Aside from TOR, other similar web browsers can provide the same functionalities: Freenet, Tails, I2P, and Subgraph. In addition, they can be easily searched for in any search engine and be downloaded from their respective sites.
Whenever people use something heavily and patronize it a lot, capitalists and money-hungry individuals will always do their best to exploit such a scenario. Thus, the internet will always be a hotspot for never-ending exploitation… because it will always be an avenue for never-ending innovation. Knowing this, it is unlikely that the act of obtaining our personal information and selling them to the highest bidder will ever end.

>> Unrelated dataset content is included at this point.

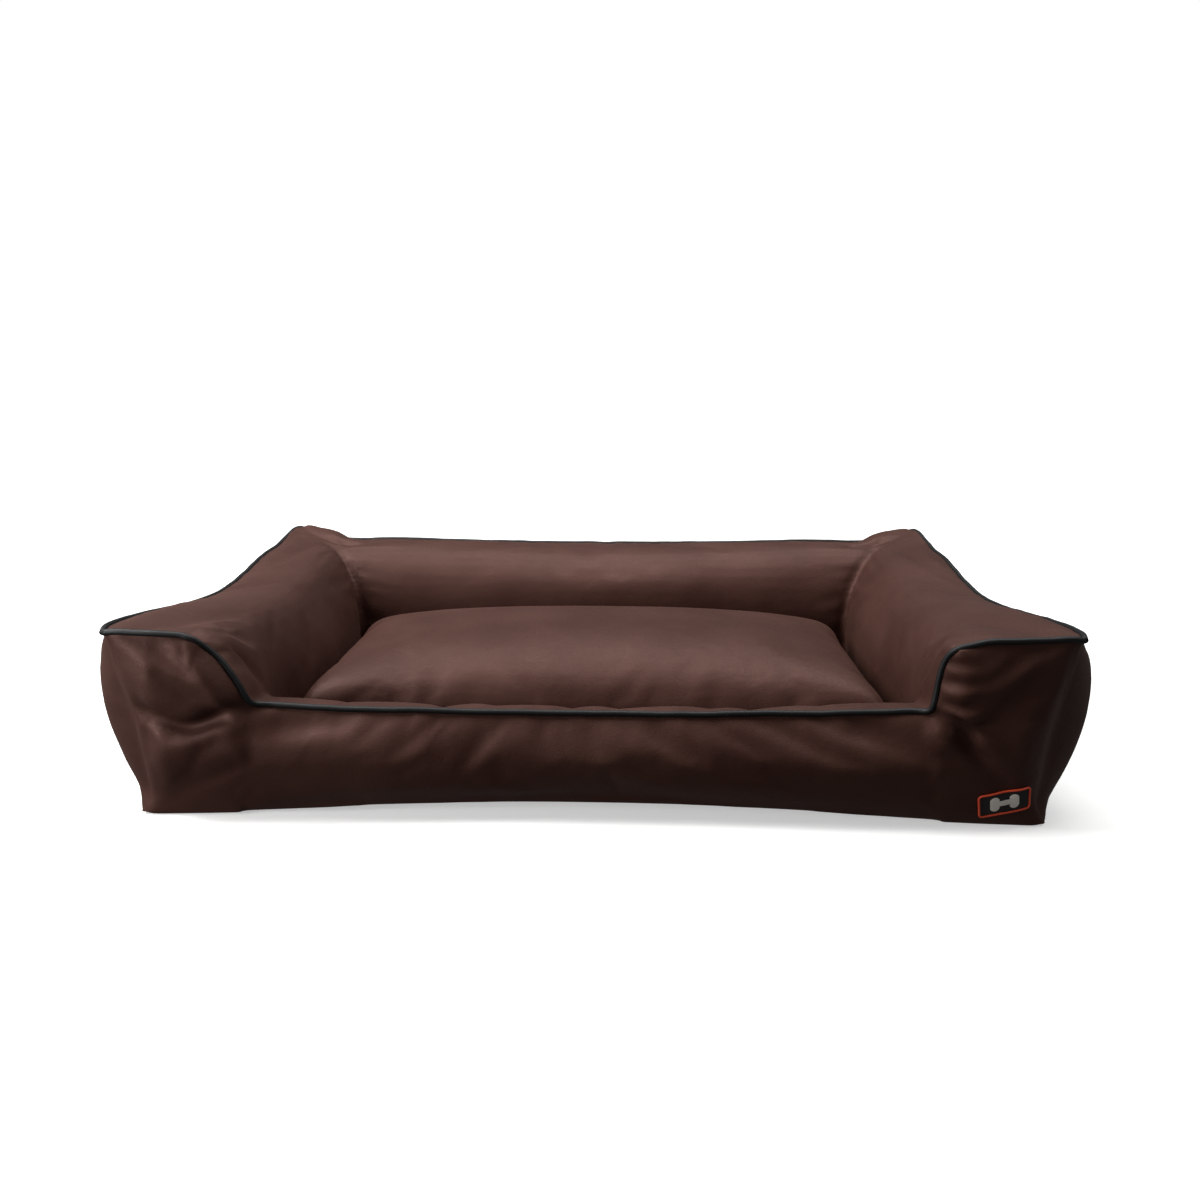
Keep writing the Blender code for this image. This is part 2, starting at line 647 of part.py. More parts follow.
def make_zip(tape, coil, metal):
    """The zip in the cushion's back seam: two tapes, two coils, stops, a slider and its puller."""
    back, seam, half = CUSHION_BACK_Y, CUSHION_SEAM, ZIP_LENGTH / 2
    coil_y = back + GAP
    coil_end = half - STOP_LENGTH - 2 * GAP
    slot = ZIP_SLOT / 2
    for name, way in (("upper", 1), ("lower", -1)):
        edges = sorted((seam + way * slot, seam + way * (slot + TAPE_WIDTH)))
        boxes(
            f"zip_{name}_tape", [((-half, back - TAPE_THICKNESS, edges[0]), (half, back, edges[1]))], tape
        )
        edges = sorted((seam + way * slot, seam + way * (slot + COIL_WIDTH)))
        boxes(
            f"zip_{name}_coil",
            [((-coil_end, coil_y, edges[0]), (coil_end, coil_y + COIL_HEIGHT, edges[1]))],
            coil,
        )
    for name, way in (("closed", 1), ("open", -1)):
        ends = sorted((way * half, way * (half - STOP_LENGTH)))
        reach = slot + COIL_WIDTH
        boxes(
            f"zip_{name}_end_stop",
            [((ends[0], coil_y, seam - reach), (ends[1], coil_y + COIL_HEIGHT + GAP, seam + reach))],
            metal,
        )
    make_slider(metal)


def make_slider(metal):
    """The slider at the closed end of the zip, and the puller lying along the coil."""
    seam = CUSHION_SEAM
    x = ZIP_LENGTH / 2 - STOP_LENGTH - GAP - SLIDER_LENGTH / 2 - GAP
    front = CUSHION_BACK_Y + GAP + COIL_HEIGHT + GAP
    behind = CUSHION_BACK_Y - TAPE_THICKNESS - GAP
    plate = front + SLIDER_PLATE
    half, wide = SLIDER_LENGTH / 2, SLIDER_WIDTH / 2
    neck, bite = SLIDER_NECK / 2, SLIDER_PLATE / 3
    bail, bar = BAIL_LENGTH / 2, BAIL_WIDTH / 2
    top = plate + BAIL_ROOM
    boxes(
        "zip_slider",
        [
            ((x - half, front, seam - wide), (x + half, plate, seam + wide)),
            ((x - half, behind - SLIDER_PLATE, seam - wide), (x + half, behind, seam + wide)),
            ((x - 2 * neck, behind - bite, seam - neck), (x + 2 * neck, front + bite, seam + neck)),
            ((x - bail, plate - bite, seam - bar), (x - bail + BAIL_BAR, top + bite, seam + bar)),
            ((x + bail - BAIL_BAR, plate - bite, seam - bar), (x + bail, top + bite, seam + bar)),
            ((x - bail, top, seam - bar), (x + bail, top + BAIL_BAR, seam + bar)),
        ],
        metal,
    )
    thick, wide = PULLER_THICKNESS / 2, PULLER_WIDTH / 2
    y = plate + BAIL_ROOM / 2
    arm = bar + GAP * 2
    boxes(
        "zip_puller",
        [
            ((x - thick, y - thick, seam - wide), (x + thick, y + thick, seam + wide)),
            ((x - PULLER_EYE, y - thick, seam - wide), (x, y + thick, seam - arm)),
            ((x - PULLER_EYE, y - thick, seam + arm), (x, y + thick, seam + wide)),
            ((x - PULLER_LENGTH, y - thick, seam - wide), (x - PULLER_EYE + bite, y + thick, seam + wide)),
        ],
        metal,
    )


def main():
    """Builds the whole bed."""
    clear_scene()
    cloth = finish_named("brown_nylon_cloth", (0.062, 0.03, 0.024), 0.45)
    piping = finish_named("black_piping_cloth", (0.008, 0.008, 0.012), 0.5)
    fibre = finish_named("white_polyester_fibre", (0.8, 0.8, 0.78), 0.9)
    cord = finish_named("cotton_piping_cord", (0.7, 0.68, 0.62), 0.9)
    patch = finish_named("label_cloth", (0.02, 0.012, 0.01), 0.7)
    thread = finish_named("label_thread", (0.55, 0.06, 0.02), 0.5)
    tape = finish_named("zip_tape", (0.03, 0.018, 0.015), 0.7)
    coil = finish_named("zip_coil_nylon", (0.02, 0.014, 0.012), 0.4)
    metal = finish_named("zip_metal", (0.12, 0.1, 0.09), 0.35, 1.0)
    make_base(cloth)
    make_walls(cloth, fibre)
    make_piping(piping, cord)
    make_label(patch, thread)
    make_cushion(cloth, fibre)
    make_zip(tape, coil, metal)


main()
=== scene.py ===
"""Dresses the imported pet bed: stuffed satin nylon walls with black piping, round a loose zipped cushion."""

import logging
import math
from dataclasses import dataclass
from enum import Enum

import bmesh
import bpy
import numpy as np
from mathutils import Matrix, Vector
from mathutils.bvhtree import BVHTree
from mathutils.kdtree import KDTree


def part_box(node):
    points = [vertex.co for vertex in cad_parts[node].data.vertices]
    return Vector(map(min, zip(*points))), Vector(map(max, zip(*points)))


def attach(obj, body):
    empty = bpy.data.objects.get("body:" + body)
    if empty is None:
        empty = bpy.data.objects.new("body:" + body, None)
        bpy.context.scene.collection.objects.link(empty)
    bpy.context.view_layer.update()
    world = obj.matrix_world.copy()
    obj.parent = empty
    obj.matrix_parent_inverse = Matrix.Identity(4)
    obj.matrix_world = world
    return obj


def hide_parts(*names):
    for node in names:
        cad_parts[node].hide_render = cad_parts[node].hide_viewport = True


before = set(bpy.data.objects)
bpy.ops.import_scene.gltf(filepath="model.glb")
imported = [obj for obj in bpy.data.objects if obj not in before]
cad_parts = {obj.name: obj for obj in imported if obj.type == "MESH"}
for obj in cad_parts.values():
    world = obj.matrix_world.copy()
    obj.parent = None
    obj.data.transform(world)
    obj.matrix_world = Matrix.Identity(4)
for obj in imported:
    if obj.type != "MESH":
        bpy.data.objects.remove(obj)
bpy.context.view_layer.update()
LOG = logging.getLogger("pet_bed")
NYLON_IOR = 1.53
Points = np.ndarray
Profile = list[tuple[float, float]]


def linear(hex_colour: str) -> tuple[float, float, float, float]:
    """Turns an sRGB hex colour into a linear one.

    Args:
        hex_colour: Six hex digits.

    Returns:
        Red, green, blue and alpha.
    """
    parts = [int(hex_colour[i : i + 2], 16) / 255 for i in (0, 2, 4)]
    return (*(c / 12.92 if c <= 0.04045 else ((c + 0.055) / 1.055) ** 2.4 for c in parts), 1.0)


def add_node(tree: bpy.types.NodeTree, kind: str, settings: dict | None = None, **links) -> bpy.types.Node:
    """Adds a node with its settings and its incoming links.

    Args:
        tree: The material's node tree.
        kind: The node's Blender type name.
        settings: Attributes of the node by name, and socket values by number or socket name.
        links: Sockets or values for inputs, by the input's name with spaces as underscores, or as in_NUMBER.

    Returns:
        The new node.
    """
    node = tree.nodes.new(kind)
    for key, value in (settings or {}).items():
        if isinstance(key, str) and hasattr(node, key):
            setattr(node, key, value)
        else:
            node.inputs[key].default_value = value
    for name, source in links.items():
        key = int(name[3:]) if name.startswith("in_") else name.replace("_", " ")
        if isinstance(source, bpy.types.NodeSocket):
            tree.links.new(source, node.inputs[key])
        else:
            node.inputs[key].default_value = source
    return node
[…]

Although some software advancements can minimize data exploitation and abuse, it can be said that total internet anonymity is still very hard to attain these days. This is because as long as we won't stop using social media sites and free email services, the online companies that facilitate our accounts will always find ways to take advantage of our devotion to them.
We can't blame them for doing so. We are enjoying the free services they're giving. But, would it be too much to ask for a little something in return? Such a question is something that they might throw at us – if we demand total anonymity while using their services. The perfect solution for that would be to have a paid social media or email service. But then, would the general public patronize such a scheme?
Giving away a portion of our personal data seems to be the norm in this modern age, and it is doubtful that such a reality will change for us any time soon.